I sat down and we talked. It was a jumbled conversation of what she believed to be true. She grew agitated about something her own reality told her she needed to do and which I knew was impossible. But, I spent time reassuring her, it will get done. In the midst of her drummed up reality, she asked how ‘her girl’ was doing. Her ‘girl’ was my daughter’s dog, Lily, who comes to visit with my daughter when they’re in. Her smile grew with the recollection of Lily. For a few minutes, our discussion centered around the dog and all her antics, which made my mother laugh. Then she returned to her world and with the insistence of getting done that improbable task, and my promise I would see what I could do.
With her calmer, she ate her lunch, her gaze focused out the window ahead of her. I stared at her, wondering what was in her head, where she drifted off to, and when she would let go of the agitation she held as she struggled with reality. We sat like this, in the silence of our own thoughts, for long beats. After a time, she looked and asked me what the “little guys” were saying now. Not certain if she meant my kids, now in their early 20’s, or her great grandchildren. When I asked for clarification, she just smiled and said yes. I assumed she meant her great grandchildren, so I gave her some antidotes of what I knew from the last time I saw them, one more recently than the other. She followed for a while until she drifted out the window again.

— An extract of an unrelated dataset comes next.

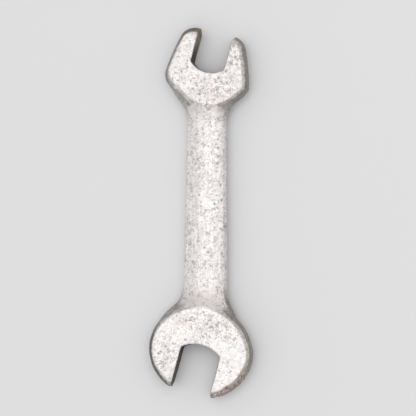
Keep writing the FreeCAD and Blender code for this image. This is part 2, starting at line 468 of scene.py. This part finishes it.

As she shoveled in one more mouthful of her food and then pushed the plate away, my mother asked, “and how is Betsy and Peter?”. I didn’t correct her. I stopped correcting my mother with reminders of Peter’s death a while ago. It didn’t matter, and really, she didn’t have to know. So I nodded and said they were doing fine. She smiled and picked up her coffee with shaky hands and took a sip.
When she leaned forward to grab her cup, I rubbed her back. Her eyes hooded and she cooed out “that feels good”. I said I was glad and continued doing it. When she told to me that I didn’t have to keep doing it, I asked if she wanted me to stop and she whispered, “no, please don’t.” And for the next few minutes, I rubbed my mother’s back like she did to me when I needed to be comforted, when I needed to be settled down from an all-confusing world.

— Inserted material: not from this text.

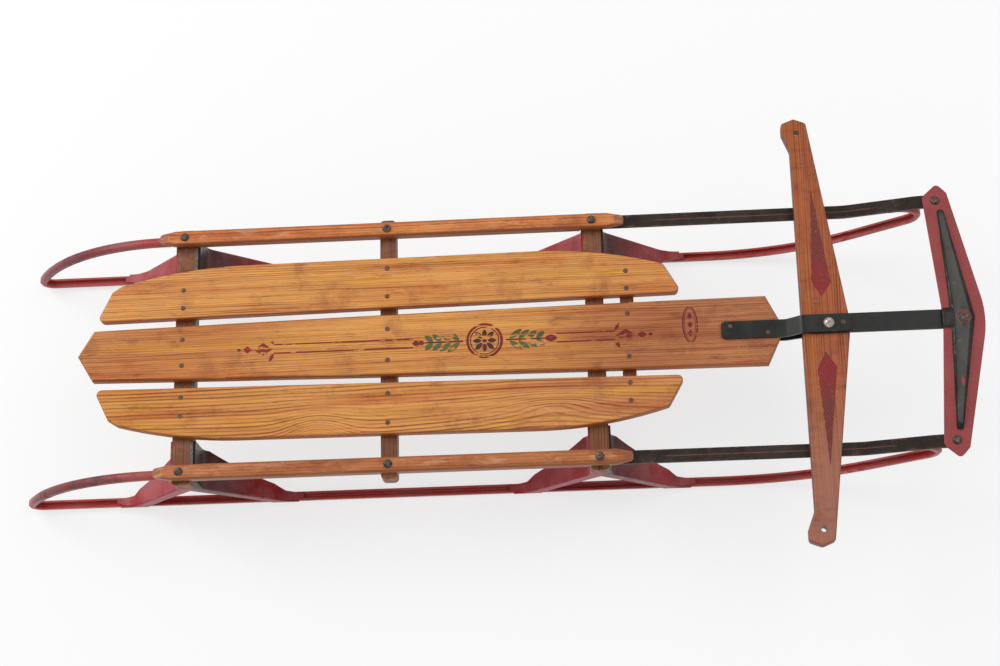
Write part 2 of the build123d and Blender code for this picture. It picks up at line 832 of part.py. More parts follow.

I left an hour and some change after I got there. Before I did, I kissed her forehead and smiled down at her. I told her I loved her and she said, “yeah, but can you see if…” and her concern went back to the task she wanted me to complete. I told her, “sure, Mom. I’ll see what I can do.”
On the drive home, thoughts exploded in my head and the shrapnel landed in my heart. My mother was not there anymore. She has some good days, but for the most part, age has taken her from me. She has taken my hero at a time I needed her to put on her superwoman cape and I mourn her. And although she left me, I know I now have someone I can do my best to return the comfort and reassurance she gave me during my lifetime. Only, sometimes, it’s too hard.
Every time I see her, it’s hard. Not just because I see the absence of the strong, brilliant, example of a woman, of a mother, but because it reminds me, all the time, how unfair Life is, Death is. Peter died an extremely healthy man while my mother remains in a shell she doesn’t want to be in anymore. How fair is this? And this is the reason why my two a week visits to her has been chiseled down to once every two weeks, sometimes longer. And why guilt crashes into me causing me more pain and agony. I want to see her more, yet Grief holds me back.
As I get onto another expressway, I smile which turns into a laugh. My mother’s mind may be muddled at times, yet she is clear on her two importance. One, she remembers, always remembers, Lily and those positive emotions a dog can give. And two, she never forgets Peter. Whether it be “that farmer boy you married”, or “your husband” or “Betsy and Peter”, she remembers him and she does because she loved him, she loves him. And I think, how great that I married and lived with a man my mother approved of so much, she can still has a part in her mind just for him. It is then, I gain some peace.